In 2017, American rapper Lil Peep died of an accidental drug overdose; he was managed by FAE. The rapper's mother Liza Womack filed wrongful death charges against FAE in 2019, accusing them of "negligence and other breaches of contract which, the lawsuit alleges, contributed to his death in 2017 of an accidental drugs overdose." Among the claims in the lawsuit are that FAE was complicit in providing access to "illegal drugs" and "prescription medications", and that the company knowingly allowed drug use to take place during the rapper's tour "despite being aware of his addiction". At one point, the lawsuit charges that FAE encouraged the star to take drugs. In a responding statement, FAE expressed disappointment in the lawsuit:

"Lil Peep's death from an accidental drug overdose was a terrible tragedy. However, the claim that First Access Entertainment, any of its employees, or Chase Ortega, or anyone else under our auspices, was somehow responsible for, complicit in, or contributed to his death is categorically untrue. In fact, we consistently encouraged Peep to stop abusing drugs and to distance himself from the negative influence of the drug users and enablers with whom he chose to associate."

FAE formally filed court documents at the Los Angeles County Superior Court on 23 December 2019 to dispute all claims, including claims of negligence, breach of contract, "and wrongful death". Stennett told Rolling Stone that "[she] felt very protective of Lil Peep from day one." In later documents and court filings, the company said that their work with Lil Peep was an "arm's length business arrangement", something disputed by the rapper's mother.

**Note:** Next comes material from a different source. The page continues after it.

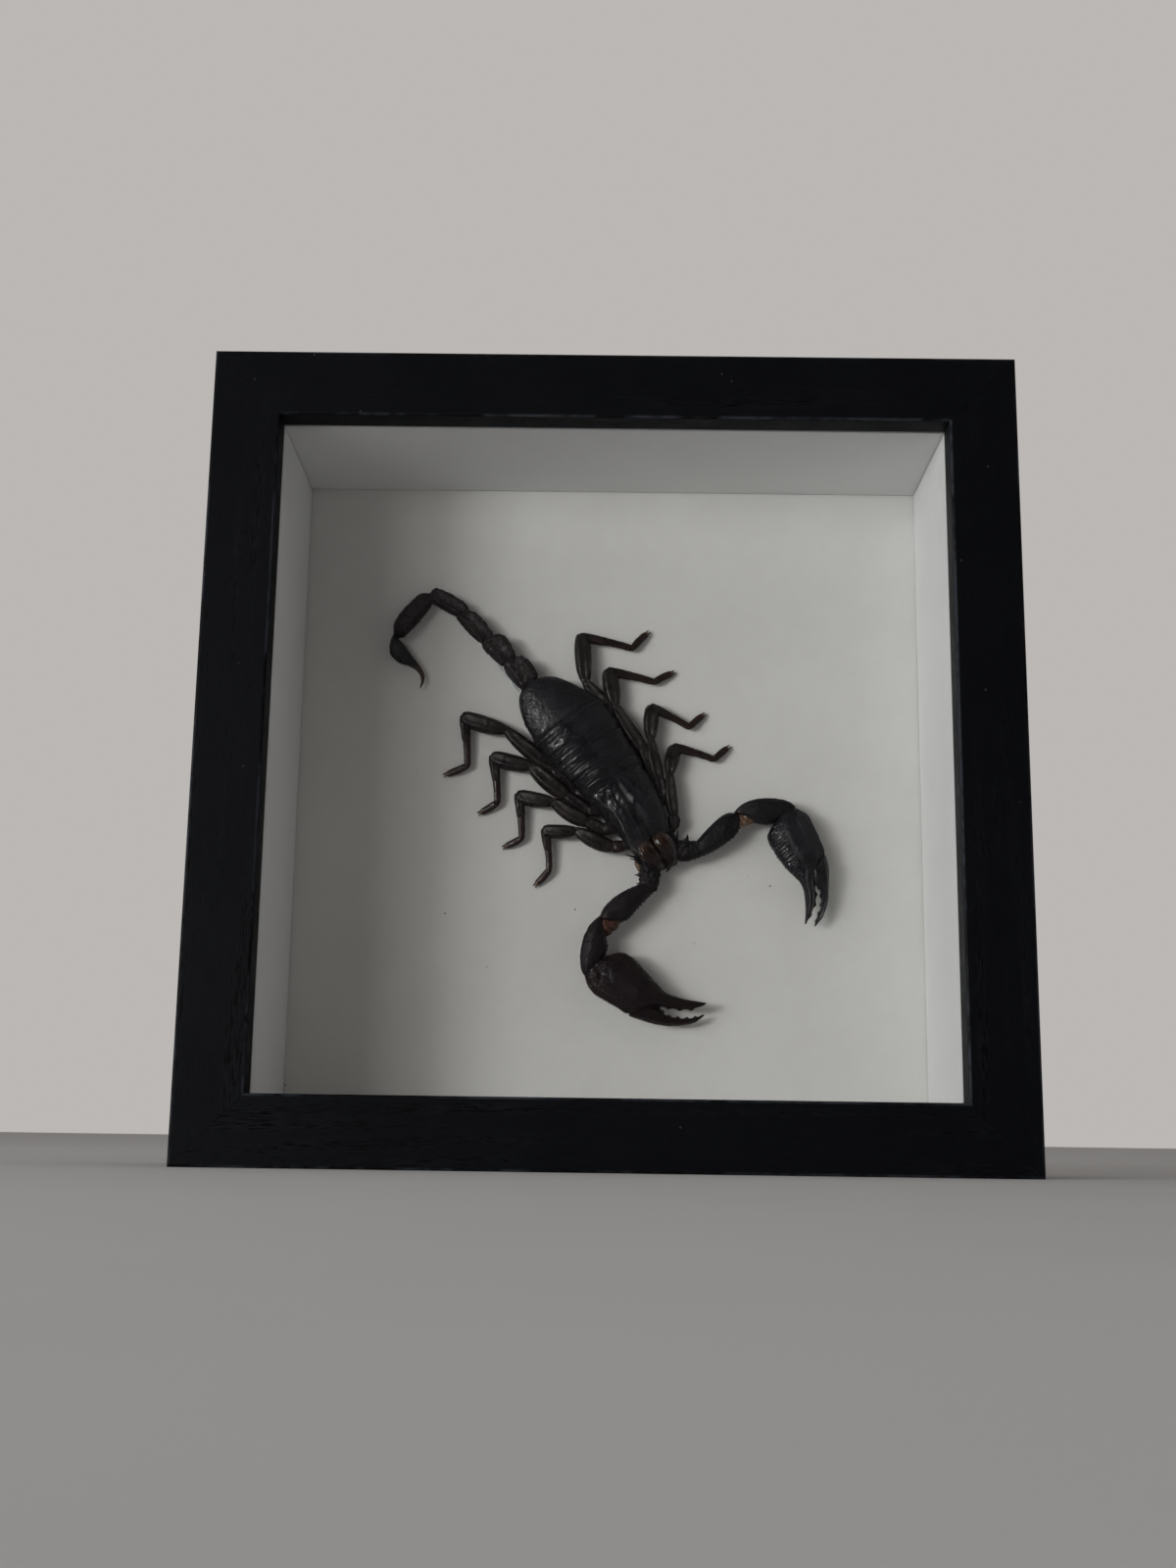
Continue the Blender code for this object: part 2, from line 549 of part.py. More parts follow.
def make_legs(finish):
    """Eight legs, each cut clear of the body and of the leg in front of it."""
    for name in LEGS:
        cutters = [skin(name + "_clear_of_body", body_rings(GAP), None)]
        stem, number = name[:-1], int(name[-1])
        if number > 1:
            cutters += leg_parts(f"{stem}{number - 1}", GAP)
        carve(name, finish["dark_leg"], leg_parts(name), cutters)


def make_tail(finish):
    """Five tail segments fused in one piece, and the sting bulb behind them."""
    solids = []
    for number, (*edges, height, thick) in enumerate(TAIL):
        swells = (0.62, 0.95, 1.0, 0.7)
        rows = [(left, right, height, thick * swell) for (left, right), swell in zip(edges, swells)]
        solids.append(skin(f"tail_segment_{number}", slab_rings(rows, TAIL_SIDES), None))
    cutters = [skin("tail_clear_of_body", body_rings(GAP), None),
               skin("tail_clear_of_sting", slab_rings(STING, TAIL_SIDES, GAP), None)]
    carve("tail", finish["black_shell"], solids, cutters)
    skin("sting", slab_rings(STING, TAIL_SIDES), finish["black_shell"])


def spine(name, root, direction, tall=SPINE_LENGTH):
    """A short pointed spine in specimen coordinates."""
    root, direction = Vector(root), Vector(direction).normalized()
    start = root - direction * 0.6
    tip = root + direction * tall
    rings = tube_rings([start, root, tip], (SPINE_RADIUS, SPINE_RADIUS, 0.1), 1.0, 4)
    return skin(name, rings, None)


def arm_parts(name, arm):
    """Solids of one pincer arm from its coxa to the wrist, with the saw of spines on its femur."""
    solids = [skin(f"{name}_{part}", slab_rings(rows, ARM_SIDES), None)
              for part, rows in arm.items() if part != "spines"]
    first, middle, last, height = arm["spines"]
    for k in range(ARM_SPINES):
        t = k / (ARM_SPINES - 1)
        place = [(1 - t) ** 2 * a + 2 * t * (1 - t) * b + t * t * c
                 for a, b, c in zip(first, middle, last)]
        solids.append(spine(f"{name}_spine_{k}", (place[0] - 0.3, place[1], height), (1.0, 0.0, 0.0)))
    return solids


def hand_parts(name, rows):
    """A pincer hand with its fixed finger and the saw of spines on its inner edge."""
    solids = [skin(name + "_shell", slab_rings(rows, ARM_SIDES), None)]
    edge = [Vector((*row[1], row[2])) for row in rows[1:6]]
    outward = -1.0 if edge[0].y > 0 else 1.0
    for k in range(ARM_SPINES):
        place = 0.4 + k * (len(edge) - 1.6) / (ARM_SPINES - 1)
        step = int(place)
        root = edge[step].lerp(edge[step + 1], place - step)
        solids.append(spine(f"{name}_spine_{k}", root, (0.25, outward, 0.0), SPINE_LENGTH * 0.8))
    return solids


def make_front(finish):
    """Chelicerae, pincer arms, pincer hands and movable fingers."""
    shell = finish["black_shell"]
    for name, rows in CHELICERAE.items():
        path = [row[:3] for row in rows]
        widths = [row[3] for row in rows]
        rings = tube_rings(path, widths, 0.8, CHELICERA_SIDES)
        body = skin(name + "_clear_of_body", body_rings(GAP), None)
        carve(name, finish["brown_shell"], [skin(name + "_blank", rings, None)], [body])
    for side, arm, hand, finger in (("left", ARM_LEFT, HAND_LEFT, FINGER_LEFT),
                                    ("right", ARM_RIGHT, HAND_RIGHT, FINGER_RIGHT)):
        name = "pincer_arm_" + side
        cutters = [skin(name + "_clear_of_body", body_rings(GAP), None)]
        for other, rows in CHELICERAE.items():
            rings = tube_rings([row[:3] for row in rows], [row[3] for row in rows], 0.8,
                               CHELICERA_SIDES, GAP)
            cutters.append(skin(name + "_clear_of_" + other, rings, None))
        cutters += leg_parts("leg_" + side + "_1", GAP)
        cutters.append(skin(name + "_clear_of_hand", slab_rings(hand, ARM_SIDES, GAP), None))
        carve(name, shell, arm_parts(name, arm), cutters)
        clear = skin("hand_clear_of_finger", slab_rings(finger, ARM_SIDES, GAP), None)
        carve("pincer_hand_" + side, shell, hand_parts("pincer_hand_" + side, hand), [clear])
        skin("pincer_finger_" + side, slab_rings(finger, ARM_SIDES), shell)


def make_specimen(finish):
    """The dry scorpion, fixed flat on the backing paper."""
    skin("body", body_rings(), finish["black_shell"])
    make_legs(finish)
    make_tail(finish)
    make_front(finish)
    rings = tube_rings(GLUE_STRAND, [GLUE_RADIUS] * len(GLUE_STRAND), 1.0, 6)
    skin("glue_strand", rings, finish["clear_glue"])


def main():
    """Build the whole part."""
    clear_scene()
    finish = make_finishes()
    make_frame(finish)
    make_specimen(finish)


main()
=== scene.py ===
"""Looks of the framed scorpion specimen: fine shapes, finishes, light and camera.

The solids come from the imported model. The box frame's sizes are read from their boxes. The
specimen has its own coordinates in millimetres: along (towards its head), left (towards its
own left side) and height above the backing paper.
"""

import logging
import math
from collections.abc import Callable, Sequence
from dataclasses import dataclass, field
from enum import Enum

import bmesh
import bpy
import numpy as np
from mathutils import Matrix, Vector, noise


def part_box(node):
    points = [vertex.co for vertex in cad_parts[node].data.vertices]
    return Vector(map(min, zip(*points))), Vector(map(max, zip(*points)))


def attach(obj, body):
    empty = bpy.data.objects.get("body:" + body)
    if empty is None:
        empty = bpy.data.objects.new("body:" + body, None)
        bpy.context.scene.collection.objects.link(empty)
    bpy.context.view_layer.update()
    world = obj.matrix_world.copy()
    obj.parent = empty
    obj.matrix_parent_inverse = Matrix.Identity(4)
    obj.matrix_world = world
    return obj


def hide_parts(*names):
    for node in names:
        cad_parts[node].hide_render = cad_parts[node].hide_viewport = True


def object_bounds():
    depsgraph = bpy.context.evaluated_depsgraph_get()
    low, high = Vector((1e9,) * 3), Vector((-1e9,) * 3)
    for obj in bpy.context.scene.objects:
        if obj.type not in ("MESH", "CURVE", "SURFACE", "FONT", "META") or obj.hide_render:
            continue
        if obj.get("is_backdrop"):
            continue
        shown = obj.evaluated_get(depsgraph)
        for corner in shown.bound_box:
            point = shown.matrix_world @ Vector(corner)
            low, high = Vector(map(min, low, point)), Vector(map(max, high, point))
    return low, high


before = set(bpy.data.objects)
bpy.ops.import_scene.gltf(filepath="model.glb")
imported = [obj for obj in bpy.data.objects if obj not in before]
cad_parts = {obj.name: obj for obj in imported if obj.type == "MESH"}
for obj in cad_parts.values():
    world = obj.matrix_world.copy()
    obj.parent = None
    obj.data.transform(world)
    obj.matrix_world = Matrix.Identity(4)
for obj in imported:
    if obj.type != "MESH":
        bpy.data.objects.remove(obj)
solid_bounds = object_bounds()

LOG = logging.getLogger("framed_scorpion")
MM = 0.001
GAP = 0.3
BODY = "root"

SHARP_RAIL = math.radians(32)
SHARP_SHEET = math.radians(40)
BRISTLE_SIDES = 4
SPINE_SIDES = 7
SUNK_SHARE = -0.2
TABS = 8

Pair = tuple[float, float]
Point = tuple[float, float, float]
Colour = tuple[float, float, float]
Row = tuple[Pair, Pair, float, float]


def rgba(colour: Colour) -> tuple[float, float, float, float]:
    """A colour with full alpha."""
    return (*colour, 1.0)


# Node trees

class Tree:
    """Adds nodes to one node tree and feeds their inputs."""

    def __init__(self, tree: bpy.types.NodeTree) -> None:
        """Keep the tree."""
        self.tree = tree

    def feed(self, socket: bpy.types.NodeSocket, value: object) -> None:
        """Set an input to a value, or join it to another node's output.

        Args:
            socket: the input.
            value: a plain value, an output socket, or None to leave the input as it is.
        """
        if isinstance(value, bpy.types.NodeSocket):
            self.tree.links.new(value, socket)
        elif value is not None:
            socket.default_value = value

    def add(self, kind: str, inputs: dict | None = None, **settings: object) -> bpy.types.Node:
        """Add one node.

        Args:
            kind: the node's type.
            inputs: what its inputs take, by name or number.
            settings: its own settings.

        Returns:
            The node.
        """
        node = self.tree.nodes.new(kind)
        for key, value in settings.items():
            setattr(node, key, value)
        for key, value in (inputs or {}).items():
            self.feed(node.inputs[key], value)
        return node

    def maths(self, operation: str, first: object, second: object = None) -> bpy.types.NodeSocket:
        """The result of a sum of one or two numbers.

        Args:
            operation: the sum.
            first: a number, plain or from another node.
            second: a second one, where the sum takes two.

        Returns:
            The result.
        """
        node = self.add("ShaderNodeMath", {0: first, 1: second}, operation=operation)
        return node.outputs[0]

    def fit(self, value: object, low: float, high: float, to_low: float = 0.0,
            to_high: float = 1.0) -> bpy.types.NodeSocket:
        """Carry a value smoothly from one range to another, and hold it inside that.

        Args:
            value: the value.
            low: where its range starts.
            high: where it ends.
            to_low: what low becomes.
            to_high: what high becomes.

        Returns:
            The new value.
        """
        node = self.add("ShaderNodeMapRange", {0: value, 1: low, 2: high, 3: to_low, 4: to_high},
                        interpolation_type="SMOOTHSTEP")
        return node.outputs[0]

    def vector(self, operation: str, first: object, second: object) -> bpy.types.NodeSocket:
        """The result of a sum of two vectors."""
        node = self.add("ShaderNodeVectorMath", {0: first, 1: second}, operation=operation)
        return node.outputs[0]

    def noise(self, vector: object, scale: object, **inputs: float) -> bpy.types.Node:
        """A noise texture, with its other inputs by name."""
        return self.add("ShaderNodeTexNoise", {"Vector": vector, "Scale": scale, **inputs})

    def mixed(self, share: object, first: object, second: object,
              most: float = 1.0) -> bpy.types.NodeSocket:
        """Mix two colours.

        Args:
            share: how much of the second there is, from 0 to 1.
            first: a colour, plain or from another node.
            second: a colour, plain or from another node.
            most: what the share is multiplied by.

        Returns:
            The mixed colour.
        """
        node = self.add("ShaderNodeMix", data_type="RGBA")
        if most != 1.0:
            share = self.maths("MULTIPLY", share, most)
        for number, value in ((0, share), (6, first), (7, second)):
            self.feed(node.inputs[number], rgba(value) if isinstance(value, tuple) else value)
        return node.outputs[2]

    def attribute(self, name: str) -> bpy.types.NodeSocket:
        """The value of a mark on the mesh, 0 where the mesh has none."""
        return self.add("ShaderNodeAttribute", attribute_name=name).outputs["Fac"]

    def bump(self, height: object, strength: float, distance: float,
             normal: object = None) -> bpy.types.NodeSocket:
        """Bend the normal by a height.

        Args:
            height: the height.
            strength: how much of it counts.
            distance: how high 1 is, in metres.
            normal: an already bent normal.

        Returns:
            The bent normal.
        """
        node = self.add("ShaderNodeBump", {"Height": height, "Strength": strength,
                                           "Distance": distance, "Normal": normal})
        return node.outputs[0]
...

Despite court filings, FAE supported the release of Peep's first posthumous album Come Over When You're Sober, Pt. 2 (2018), which reached number four on the US Billboard 200 chart, a career-best for the rapper. At the start of 2020, the company released statements about their belief that they had no contractual responsibility for Lil Peep's personal life, and that a ruling to suggest so would damage management businesses, "Imposing a duty on FAE Ltd. or FAE LLC to prevent [Lil Peep's] drug overdose would extend the boundaries of legal obligations far beyond any precedent, and far beyond the contractual obligations and reasonable expectations of parties doing business. It would convert businesses engaged in the music and entertainment industries into full-time babysitters for artists. That clearly was not the parties' intent upon entering 'the JVA [(joint-venture agreement)].'"

===Adam Lublin===
Adam Lublin, a former executive of AEG, worked for FAE as a consultant. In 2019, he was charged with "two counts of burglary and one count of sexual abuse" at the Manhattan Criminal Court, before being charged "on a second count of sexual abuse and burglary against the first victim's roommate". The company subsequently terminated all business with Lublin.